Particles are treated as lightweight animated objects. Once their animation finishes, they expire and are removed from the scene. Their update logic closely resembles that of the Animation class.

Platform Class

Platforms are represented as horizontal lines in world space. For rendering, we use image assets and optionally draw debug overlays depending on the debug mode.

StatusBar Class

Each player’s status bar consists of three components: avatar, health bar, and energy bar. During gameplay, we continuously read these values from the player object and render them in the UI.

With that, this project’s notes are complete.

Full Source Code

on GitHub

Reflection and Summary

This was my first time studying how a complete game project is designed from the top down. At the beginning, the framework felt abstract and hard to grasp—especially without something like the gameplay layer to test things frequently and intuitively. I often felt unsure of whether I was on the right track. But once the foundational structure was in place, building out the gameplay layer became a smooth and satisfying process. Everything started to click into place.
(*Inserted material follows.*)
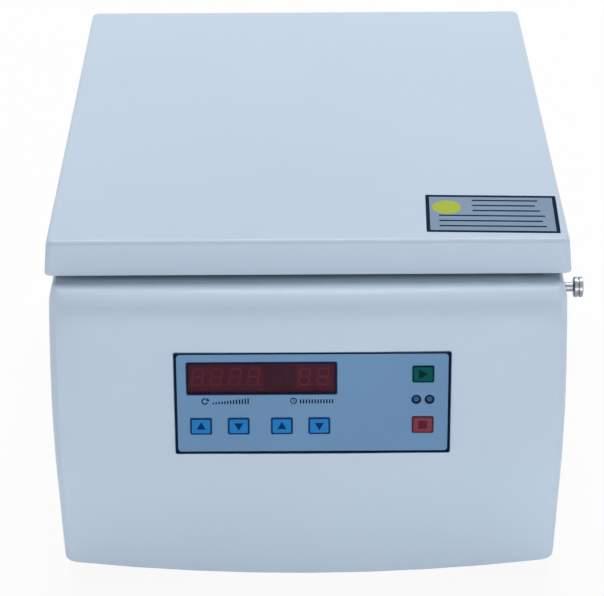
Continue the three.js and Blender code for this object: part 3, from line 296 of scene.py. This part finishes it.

Even with the experience I gained from the previous Teyvat Survivor project, this one was filled with intricate implementation details. A single oversight could easily lead to unexpected bugs. Some of the design ideas would have been difficult—or even impossible—for me to come up with on my own without falling into common pitfalls. Thankfully, the instructor’s explanations were clear, and the code was clean and easy to follow, which made the learning process much more approachable.

This project made me realize once again where I currently stand in my programming journey: just when I feel like I’ve understood something, I discover how much more there is that I don’t know. And that’s okay. It’s a reminder to keep sharpening my skills and stay committed to continuous learning.